Well the reason iam asking this is that i saw that Miyazaki interview and he says the same thing that "violence is ugly, films who promote it are made cheap". He says though something that kinda contradicts his view about violence "Violence says is innate in all humans the problem is to control it". My view about violence although its still forming and thats why i wanted your opinion is that some films that have violence as a result of an action that leads to great evils could be rendered in a positive manner in the psyche realizing or identifying that terrible aspect of ourselves that is violent and get rid of it maybe?

I dont have any kids so i dont know how would i react to violence in art but shouldnt we give them the choice of making up their minds? So it makes me thing if it is better to have violence in the world or have it in art instead? Some people dont act violently in their life because they are afraid the rules (laws) of society if we always trying to control instead of teach how to control it, do we really move forward into a better consciousness so we can get rid of violence as a choice and not a rule?

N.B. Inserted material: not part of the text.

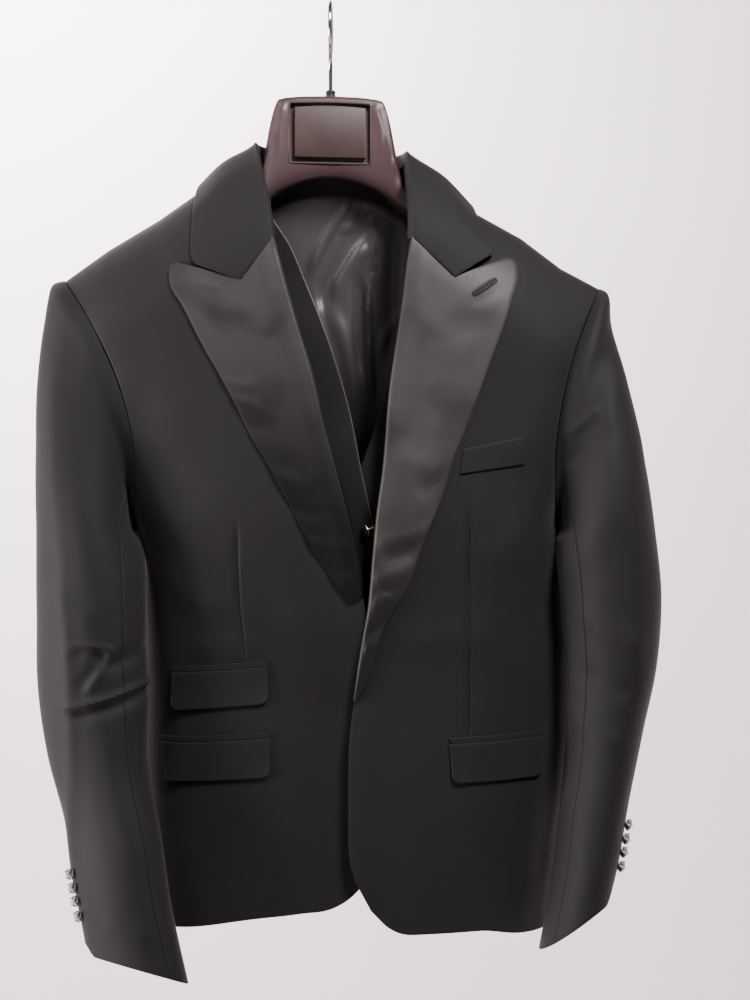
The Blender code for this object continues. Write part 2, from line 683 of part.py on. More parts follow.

Really... I can't watch "R" rated movies anymore. Too much death, blood and glorification of those who kill. This isn't entertainment for me anymore and I wouldn't spend a penny to view such idiotic nonsense.
Neo if you interested watch this documentary http://www.imdb.com/title/tt0493459/ about the criteria of the MPAA that use in the censorship of movies their focus is mostly sexual in nature instead of violence somehow they believe that sex in movies is more inappropriate than violence so a film getting an R rating could be because of sexual content and not of violence.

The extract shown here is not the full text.